Where pension death benefits can be passed on as a pension (income) rather than a lump sum this can create additional tax planning opportunities. This is particularly important if you are over 75 years of age at date of death as pension benefits paid out to beneficiaries will be taxed at their marginal rate of income tax.

Example 1: if a pension fund was £100,000 and left to a child who is not named on an EOW, only a lump sum payment option is available. If the child was earning £10,000 below the higher rate tax band, the additional £100,000 would take their income into the higher rate tax bracket and result in them losing their personal allowance. An increased tax charge of approximately £47,000 could be payable.  If they had been named on the EOW they would have been able to manage the income in accordance with their income requirements and tax position to generate a more financially beneficial outcome via beneficiary drawdown.

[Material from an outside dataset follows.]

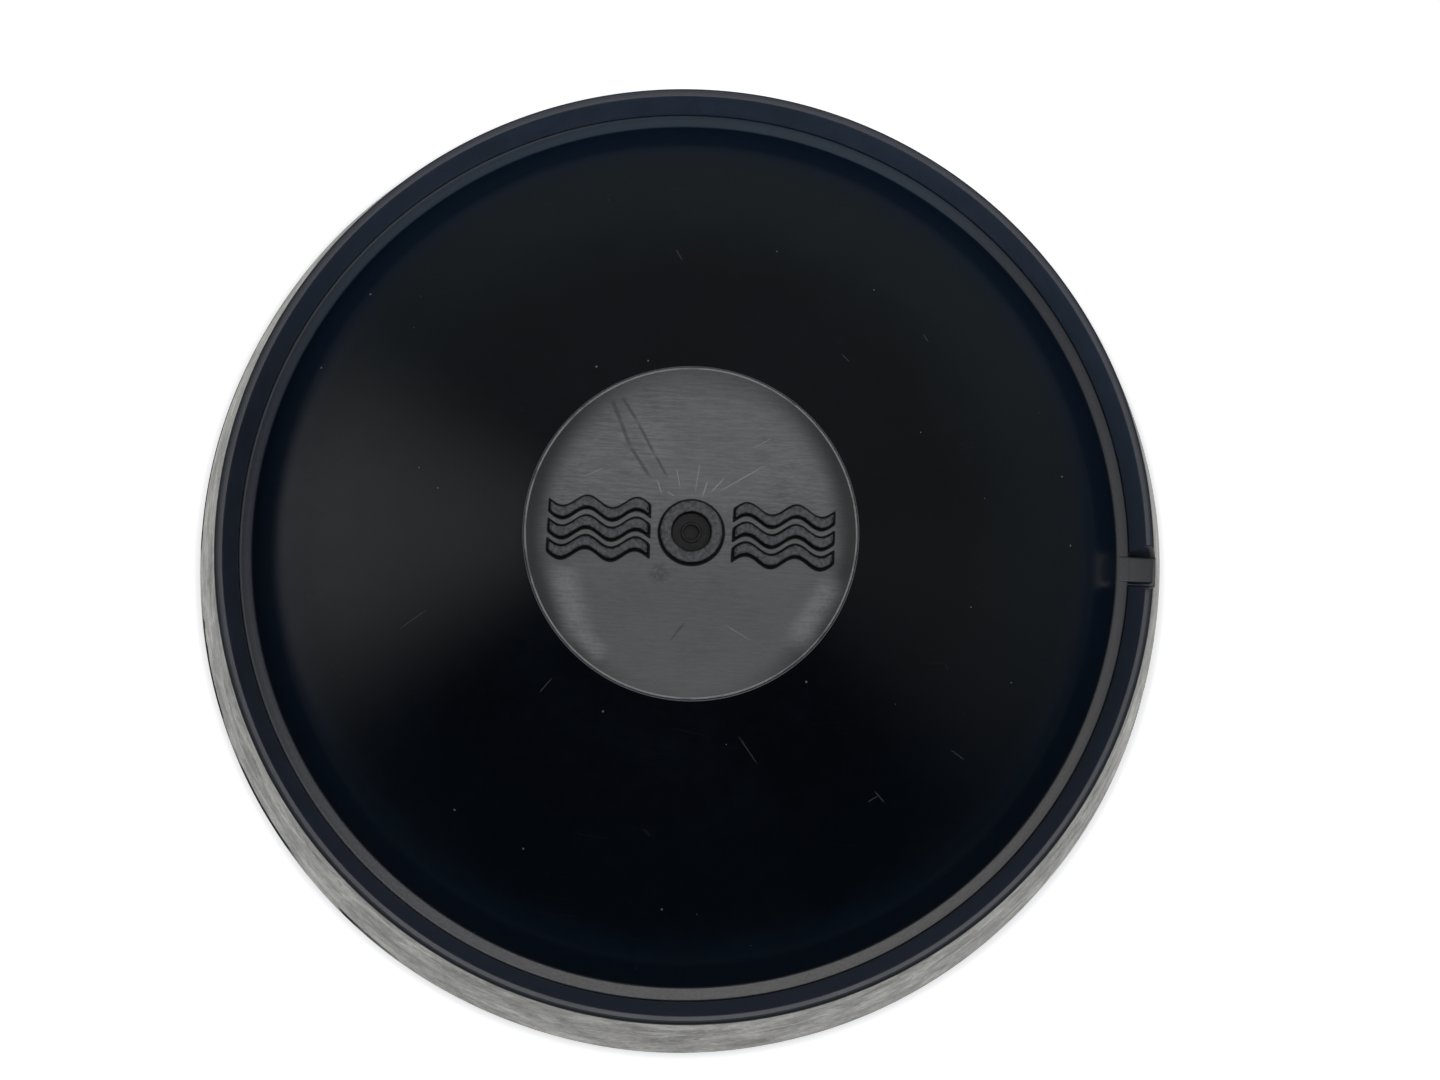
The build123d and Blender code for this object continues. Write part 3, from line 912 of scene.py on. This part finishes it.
def disc_shade(tree):
    point = tree.point_mm()
    x, y, z = tree.xyz(point)
    radius = hypot(x, y)
    plate = z.step(start=37.95, end=37.86)
    top = z.step(start=38.60, end=38.70)

    # fine brush lines along X
    brush = point.scaled(x=0.34, y=3.4, z=1.0).noise(1.0, detail=6.0, rough=0.76)
    brush_fine = point.scaled(x=1.1, y=7.0, z=1.0).noise(1.0, detail=5.0, rough=0.78)
    blot = point.noise(scale=0.16, rough=0.6, warp=0.5)
    coarse = point.noise(scale=2.2, rough=0.75)

    # painted shade: darker to the left and right of the plate, where its edge turns away from the
    # light
    side = abs(x)
    side_edge_shade = ((radius - side * -0.12).step(start=16.4, end=19.4)
                 * side.step(start=5.0, end=15.0, first=0.35))

    base = blot.step(start=0.35, end=0.65).mix(off=(0.104, 0.104, 0.105), on=grey(0.156))
    base = base.tint(brush.step(start=0.38, end=0.66, last=0.90), to=grey(0.262))
    base = base.tint(brush_fine.step(start=0.50, end=0.70), to=(0.300, 0.300, 0.299), amount=0.55)
    base = base.tint(brush_fine.step(start=0.46, end=0.30), to=(0.055, 0.055, 0.056), amount=0.50)
    base = base.tint(y.step(start=5.0, end=-8.0, last=0.58), to=grey(0.066))
    base = base.tint(hypot(x - 1.0, y - 8.0).step(start=9.5, end=3.0, last=0.35), to=grey(0.215))
    # painted shade on the back edge of the plate, where it turns away from the light
    rim_dark = radius.step(start=13.6, end=17.4) * y.step(start=-2.0, end=3.0)
    base = base.tint(rim_dark, to=(0.050, 0.050, 0.052), amount=0.50)
    base = base.tint(side_edge_shade, to=(0.020, 0.020, 0.021), amount=0.92)

    # paler handled area beside the run marks
    rub = (hypot(x + 5.2, y - 9.4).step(start=4.4, end=0.8)
           * brush.step(start=0.34, end=0.60))
    base = base.tint(rub, to=(0.34, 0.34, 0.335), amount=0.42)
    # worn crescents: front left and front right
    worn = strokes(x, y, DISC_WORN, soft=0.9)
    worn = worn * (brush + coarse * 0.5).step(start=0.50, end=0.90, first=0.25)
    base = base.tint(worn, to=grey(0.36), amount=0.66)

    # dark run marks with a paler band between them, and a smudge
    runs = strokes(x, y, DISC_RUNS)
    base = base.tint(strokes(x, y, DISC_PALE), to=grey(0.13), amount=plate * 0.28)
    base = base.tint(runs, to=(0.022, 0.022, 0.024), amount=plate * 0.62)
    smudge = hypot(x + 3.3, y + 4.6).step(start=1.5, end=0.5) * coarse.step(start=0.40, end=0.55)
    base = base.tint(smudge, to=(0.02, 0.02, 0.022), amount=plate * 0.6)
    scratches = strokes(x, y, DISC_SCRATCHES) * plate
    base = base.tint(scratches, to=(0.46, 0.46, 0.455), amount=0.85)

    # raised pattern: darker and grainier; painted shade in the corner round each bar
    reach = y.ramp(start=-3.5, end=3.5, first=0.08, last=0.0)
    relief_crevice_shade = (relief_distance(x, y, radius) - reach).step(start=0.24, end=0.12) * plate
    base = base.tint(relief_crevice_shade, to=(0.006, 0.006, 0.007), amount=0.9)
    relief = coarse.step(start=0.38, end=0.62).mix(
        off=(0.050, 0.050, 0.052), on=(0.150, 0.150, 0.151))
    base = base.tint(1.0 - plate, to=relief)
    # painted shade: the side walls of the bars are made near black
    bar_wall_shade = (1.0 - plate) * (1.0 - top)
    base = base.tint(bar_wall_shade, to=grey(0.006), amount=0.92)
    # painted shade: the gate recess is darkened
    gate = radius.step(start=2.3, end=2.05)
    base = base.tint(gate, to=(0.010, 0.010, 0.011), amount=0.85)
    # painted highlight: thin pale line where the rounded edge catches the light
    edge = radius.step(start=17.74, end=17.81) * z.step(start=37.55, end=37.66)
    edge = edge * point.noise(scale=0.30, detail=3.0, rough=0.6).step(
        start=0.30, end=0.50, first=0.45)
    base = base.tint(edge, to=(0.42, 0.42, 0.415), amount=0.95)

    rough = (1.0 - plate).lerp(off=brush.ramp(first=0.36, last=0.47),
                               on=coarse.ramp(first=0.42, last=0.60))
    dull = most([relief_crevice_shade, bar_wall_shade * 0.9, gate * 0.85, side_edge_shade * 0.45])
    height = (1.0 - plate).lerp(off=brush * 0.55 + brush_fine * 0.25, on=coarse * 1.8)
    height = height - scratches.at_least(runs) * 0.4
    return {
        "Base Color": base,
        "Roughness": rough + relief_crevice_shade * 0.3,
        "IOR": 1.5,
        "Specular IOR Level": dull.lerp(off=0.5, on=0.04),
        "Normal": height.bump(strength=0.45, depth=0.05),
    }


# ---------------------------------------------------------------------------
# Parts inside
# ---------------------------------------------------------------------------
def frame_shade(tree):
    point = tree.point_mm()
    flow = point.scaled(x=0.06, y=0.06, z=0.5).noise(1.0, rough=0.6, warp=1.0)
    spark = point.noise(scale=4.0, detail=3.0, rough=0.7)
    base = flow.mix(off=(0.030, 0.030, 0.032), on=(0.052, 0.052, 0.054))
    return {
        "Base Color": base.tint(spark.step(start=0.62, end=0.78), to=(0.075, 0.075, 0.077)),
        "Roughness": spark.ramp(first=0.42, last=0.58),
        "Normal": (spark * 0.6 + flow).bump(strength=0.35, depth=0.06),
    }


def steel_shade(tree):
    point = tree.point_mm()
    turning = point.scaled(x=1.2, y=1.2, z=14.0).noise(1.0, detail=3.0, rough=0.6)
    cloud = point.noise(scale=0.9, rough=0.65)
    spots = point.noise(scale=2.4, detail=3.0, rough=0.7).step(start=0.60, end=0.70)
    base = cloud.mix(off=(0.50, 0.51, 0.53), on=(0.70, 0.70, 0.69))
    return {
        "Base Color": base.tint(spots, to=(0.22, 0.20, 0.17), amount=0.45),
        "Metallic": 1.0,
        "Roughness": turning.ramp(first=0.22, last=0.38) + spots * 0.2,
        "Normal": (turning * 0.6 + cloud * 0.4).bump(strength=0.3, depth=0.03),
    }


def brass_shade(tree):
    point = tree.point_mm()
    turning = point.scaled(x=0.6, y=0.6, z=10.0).noise(1.0, detail=3.0, rough=0.6)
    tarnish = point.noise(scale=0.7, rough=0.6)
    return {
        "Base Color": tarnish.mix(off=(0.72, 0.55, 0.25), on=(0.50, 0.36, 0.16)),
        "Metallic": 1.0,
        "Roughness": turning.ramp(first=0.25, last=0.42),
        "Normal": turning.bump(strength=0.3, depth=0.03),
    }


def washer_shade(tree):
    grain = tree.point_mm().noise(scale=3.0, rough=0.7)
    return {
        "Base Color": grain.mix(off=grey(0.018), on=grey(0.034)),
        "Roughness": grain.ramp(first=0.6, last=0.8),
        "Normal": grain.bump(strength=0.4, depth=0.05),
    }


def dress_inner_parts():
    """Paints the CAD pieces inside and softens their edges."""
    frame = make_material("moulded_frame", frame_shade)
    steel = make_material("zinc_steel", steel_shade)
    brass = make_material("turned_brass", brass_shade)
    washer = make_material("washer_rubber", washer_shade)
    for name, material in (
        ("inner_frame", frame),
        ("clamp_ring", frame),
        ("clamp_screws", steel),
        ("centre_screw", steel),
        ("threaded_insert", brass),
        ("sealing_washer", washer),
    ):
        ob = NODES[name]
        paint(ob, material)
        weld = ob.modifiers.new("weld", "WELD")
        weld.merge_threshold = 1e-6
        bevel = ob.modifiers.new("edges", "BEVEL")
        bevel.width = 0.00012
        bevel.segments = 2
        bevel.limit_method = "ANGLE"
        bevel.angle_limit = math.radians(38)


# ---------------------------------------------------------------------------
# Pale floor
# ---------------------------------------------------------------------------
def floor_material():
    material = bpy.data.materials.new("pale_floor")
    tree = Tree(material)
    point = tree.point_mm()
    x, y, _ = tree.xyz(point)
    radius = hypot(x, y)
    cloud = point.noise(scale=0.02, detail=3.0)
    diffuse = tree.value("ShaderNodeBsdfDiffuse", {
        "Color": cloud.mix(off=grey(0.84), on=(0.88, 0.88, 0.875))})
    # painted contact shadow: the glow is weaker right round the foot
    glow_with_contact_shadow = tree.value("ShaderNodeEmission", {
        "Color": grey(1.0),
        "Strength": radius.step(start=60.0, end=61.3, first=0.52, last=0.80)})
    shown = tree.value("ShaderNodeAddShader", {0: diffuse, 1: glow_with_contact_shadow})
    # what the object itself sees of the floor: bright close by, dim further off
    near = radius.step(start=100.0, end=68.0, last=0.98)
    far = radius.step(start=400.0, end=80.0, first=0.06, last=0.18)
    seen = tree.value("ShaderNodeEmission", {"Color": (1.0, 0.996, 0.962), "Strength": near + far})
    camera_ray = tree.value("ShaderNodeLightPath", out="Is Camera Ray")
    above = tree.value("ShaderNodeMixShader", {0: camera_ray, 1: seen, 2: shown})
    # from below the floor is clear, so that the underside can be looked at
    clear = tree.value("ShaderNodeBsdfTransparent")
    backfacing = tree.value("ShaderNodeNewGeometry", out="Backfacing")
    shader = tree.value("ShaderNodeMixShader", {0: backfacing, 1: above, 2: clear})
    tree.node("ShaderNodeOutputMaterial", {0: shader})
    return material


def build_floor():
    half = 3    # metres
    corners = [(-half, -half, 0), (half, -half, 0), (half, half, 0), (-half, half, 0)]
    mesh = bpy.data.meshes.new("floor")
    mesh.from_pydata(corners, [], [(0, 1, 2, 3)])
    floor = bpy.data.objects.new("floor", mesh)
    scene.collection.objects.link(floor)
    floor.location = (0, 0, -0.00005)
    mesh.materials.append(floor_material())
    return floor


# ---------------------------------------------------------------------------
# Soft studio surround: a bright ceiling panel, a soft window to the left, a dim room
# ---------------------------------------------------------------------------
def direction(azimuth, elevation):
    turn, rise = math.radians(azimuth), math.radians(elevation)
    return (math.cos(turn) * math.cos(rise), math.sin(turn) * math.cos(rise), math.sin(rise))


# direction, angle from it where the light begins, angle where it is full, brightness
PANELS = (
    ((0.035, -0.165, 1.0), 21.0, 6.0, 3.1),                             # ceiling panel
    ((0.14, 0.24, 1.0), 34.0, 6.0, 0.80),                               # its spill to the back
    (direction(azimuth=175, elevation=22), 34.0, 6.0, 0.62),            # window on the left
    (direction(azimuth=78, elevation=24), 84.0, 40.0, 0.135),           # room at the back
    (direction(azimuth=-8, elevation=30), 30.0, 6.0, 0.12),             # wall on the right
)
AMBIENT = 0.018


def panel_light(tree, generated, row):
    towards, start, full, brightness = row
    cosine = tree.value("ShaderNodeVectorMath", {0: generated, 1: Vector(towards).normalized()},
                        out="Value", operation="DOT_PRODUCT")
    degrees = cosine.at_most(1.0).math("ARCCOSINE") * (180 / math.pi)
    return degrees.step(start=start, end=full) * brightness


def build_world():
    world = bpy.data.worlds.new("studio")
    scene.world = world
    tree = Tree(world)
    generated = tree.value("ShaderNodeTexCoord", out="Generated")
    lights = [panel_light(tree, generated, row) for row in PANELS]
    total = lights[0]
    for light in lights[1:] + [AMBIENT]:
        total = total + light
    camera_ray = tree.value("ShaderNodeLightPath", out="Is Camera Ray")
    studio = tree.value("ShaderNodeBackground", {
        "Color": (0.995, 0.995, 1.0), "Strength": camera_ray.lerp(off=total, on=1.06)})
    dusk = tree.value("ShaderNodeBackground", {
        "Color": (0.10, 0.45, 1.0), "Strength": camera_ray.lerp(off=0.024, on=0.0)})
    both = tree.value("ShaderNodeAddShader", {0: studio, 1: dusk})
    tree.node("ShaderNodeOutputWorld", {0: both})


# ---------------------------------------------------------------------------
# Camera: looks down from above, with +Y at the top of the view
# ---------------------------------------------------------------------------
CAMERA_LENS = 54.075                        # on a sensor 36 mm wide
RIM_CENTRE = (-3.683601, 0.736720, 248.6)   # seen from the camera: right, down, ahead, in mm
TILT_X, TILT_Y, ROLL = math.radians(-2.173), math.radians(5.743), math.radians(2.55)


def build_camera():
    data = bpy.data.cameras.new("camera")
    camera = bpy.data.objects.new("camera", data)
    scene.collection.objects.link(camera)
    data.sensor_width = 36.0
    data.lens = CAMERA_LENS
    data.clip_start, data.clip_end = 0.01, 50.0
    angle = math.hypot(TILT_X, TILT_Y)
    tilt = Matrix.Rotation(angle, 3, Vector((-TILT_Y, TILT_X, 0)) / angle)
    flip = Matrix(((1, 0, 0), (0, -1, 0), (0, 0, -1)))
    # from the right, down, ahead axes to the world
    to_world = (tilt @ Matrix.Rotation(ROLL, 3, "Z") @ flip).transposed()
    place = (Vector((0, 0, RIM_Z)) - to_world @ Vector(RIM_CENTRE)) * 0.001
    camera.matrix_world = Matrix.Translation(place) @ (to_world @ flip).to_4x4()
    scene.camera = camera


# ---------------------------------------------------------------------------
# Assembly
# ---------------------------------------------------------------------------
dome = build_dome()
cup = build_cup()
cap = build_cap()
for ob in (dome, cup, cap):
    ob.data.transform(Matrix.Scale(0.001, 4))
    ob.data.update()

paint(dome, make_material("dome_gloss", dome_shade))
paint(cup, make_material("cup_rubber_satin", rubber_shade))
paint(cap, make_material("crown_disc_satin", disc_shade))
dress_inner_parts()

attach(dome, "head")
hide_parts("palm_dome")
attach(cap, "head")
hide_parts("crown_disc")
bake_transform(cup)
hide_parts("cup_lip", "cup_wall", "cup_collar")

build_floor()
build_world()
build_camera()
scene.view_settings.view_transform = "Standard"

bpy.context.view_layer.update()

Pension death benefits payable where the pension holder is less than 75 years of age are payable to beneficiaries tax-free. 

Example 2: a client is married and has two children who in turn have 5 young children. The client wants to ensure their spouse is protected but also recognises they may not need all of the pension death benefits to maintain their standard of living. Furthermore, their two children have good jobs and are higher rate taxpayers so may not be the most beneficial recipients of the pension benefits. The client EOW was set up with the following nominations:

  • Spouse 91%
  • Children 2% each, total 4%
  • Grandchildren 1% each, total 5%

The percentages are largely irrelevant, as they can be altered with the agreement of the beneficiaries, but they do allow the spouse, children and grandchildren to all be included ‘in the room’. If the spouse needed all the pension benefits the pension trustees could find 100% in their favour. However, if the spouse had no need of the pension death benefits they could pass the pension to their children/grandchildren as either a lump sum or a pension income.

When should I update my EOW?

You should review your EOW annually with your retirement analyst and particular consideration should be given to your EOW if your circumstances change. It is not uncommon for EoW forms to be left unchanged for years and to contain references to individuals who no longer exist, or to omit family members who have been born in recent years.

Headlines in 2018 drew attention to a startling statistic that 750,000 people coming up to retirement are at risk of their pension being passed on to an ex-partner when they die because they have not updated their EOW.